Sheriff of Dorset and Somerset
- In office 1216–1221

Sheriff of Northamptonshire
- In office 1236–1236

Personal details
- Died: 1241 probably Holy Land
- Spouse: Isabella
- Children: Peter de Maulay Robert Stephen Hilary

= Peter de Maulay =

13th-century English baron and sheriff

Peter de Maulay or Peter de Mauley (Note: Another name was Peter de Malo Lacu.) (died 1241) was a nobleman and administrator who was one of King John of England's "evil counsellors". First appearing in the historical record in 1202, Maulay was in England by 1204 and serving as an official of John. During the rebellions of the end of John's reign, Maulay supported the king and was given custody of the king's younger son as well as important prisoners. Maulay continued to serve the new king, Henry III, after 1216 but ran into difficulties with the young king's regents and was accused of treason in 1221. Maulay was cleared of the charges, but retired to his lands in late 1221. In 1223 Maulay's lands at Upavon were confiscated by the king but were returned within a few months. Upavon was again confiscated in 1229 and given to another noble, but in 1233 King Henry regranted the manor to Maulay, an event which led to a revolt by Richard Marshal, the Earl of Pembroke, against the king. In 1241 Maulay went on crusade, and died late that year, probably in the Holy Land.

==Early life==

Maulay's parentage is unknown, but he originated from the Maulay region in Poitou. He appears to have had a younger brother named Aimery, who possibly was the same as an Aimery de Maulay who owned lands in Quinçay and La Rochelle between 1218 and 1259. In a monastic chronicle, Peter is said to have relinquished his lands in France to Aimery in 1204, after the overlordship of the lands passed from King John of England to King Philip II of France. Peter's first appearance in the historical record was in 1202, when he received land around Loudun in exchange for Moncontour. Under John, he was appointed an usher in the king's household, where he soon became a close advisor of the king. He was considered one of the "evil counsellors" of John by the chronicler Roger of Wendover.

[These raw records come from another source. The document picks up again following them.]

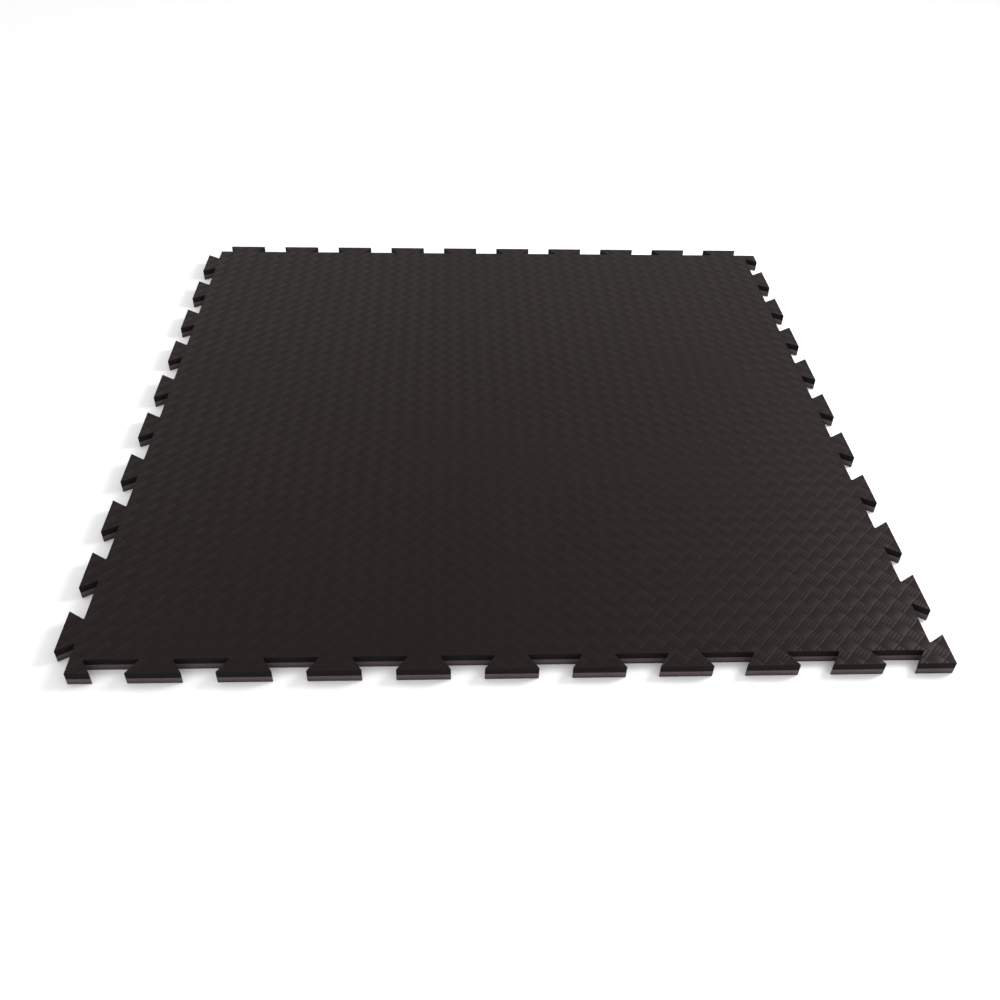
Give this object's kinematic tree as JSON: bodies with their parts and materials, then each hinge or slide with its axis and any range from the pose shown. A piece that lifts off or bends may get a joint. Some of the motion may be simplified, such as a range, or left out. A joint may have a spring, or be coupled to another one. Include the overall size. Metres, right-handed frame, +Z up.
{
  "type": "interlocking foam floor tile",
  "caption": "Square interlocking foam floor tile: a dark embossed layer bonded to a lighter one, with dovetail tabs and matching notches round its edges.",
  "frame": {"origin": "on the floor, at the centre of the tile's whole outline, tabs included", "axes": "+Z up, out of the embossed face; +X to the right along the front side; +Y from the front side to the back side. The tabs are on the back and left sides, the notches on the front and right sides"},
  "size_m": [1.02, 1.02, 0.018],
  "materials": {
    "top_foam": "matte closed-cell EVA foam with an embossed basket-weave face",
    "bottom_foam": "matte closed-cell EVA foam, die-cut edges"
  },
  "bodies": {
    "root": {"top_layer": "top_foam", "bottom_layer": "bottom_foam"}
  },
  "joints": []
}
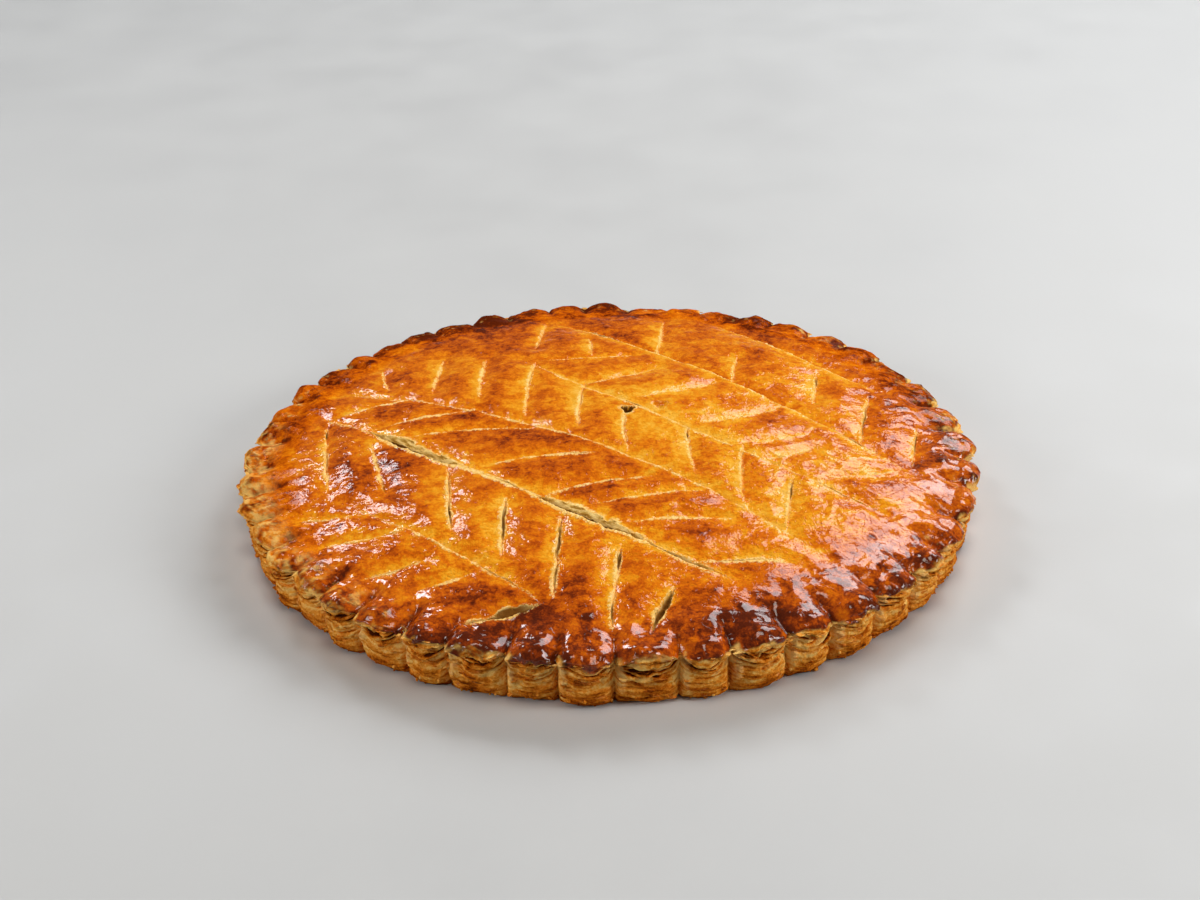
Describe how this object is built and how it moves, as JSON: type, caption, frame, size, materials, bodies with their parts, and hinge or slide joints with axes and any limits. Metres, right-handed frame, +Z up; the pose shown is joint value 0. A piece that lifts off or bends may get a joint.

After John's loss of Normandy, Maulay went to England and was given the manor of Upavon in Wiltshire. His grant of the manor was at the king's pleasure, because the manor, which had been held by a noble who forfeited his land in England by staying in Normandy after its loss, would need to be restored to its rightful holder if John recovered Normandy. He served as an envoy to Rome in 1213 and in 1214 was in command of royal forces at La Rochelle in France. In 1214 he married Isabella, the daughter and heiress of Robert of Thornham. Robert had died in 1211, so through his wife, Maulay acquired the Barony of Mulgrave in Yorkshire. Maulay paid the king 7000 marks as a fine for the right to marry Isabella, one of the highest fines paid for the right to marry under John. (Note: A higher one was the 20,000 marks offered by Geoffrey de Mandeville to marry Isabella of Gloucester, John's ex-wife, which also occurred in 1214. Isabella was heiress to the earldom of Gloucester.) According to the medieval chronicler Ralph of Coggeshall, Maulay was the murderer of John's nephew Arthur of Brittany.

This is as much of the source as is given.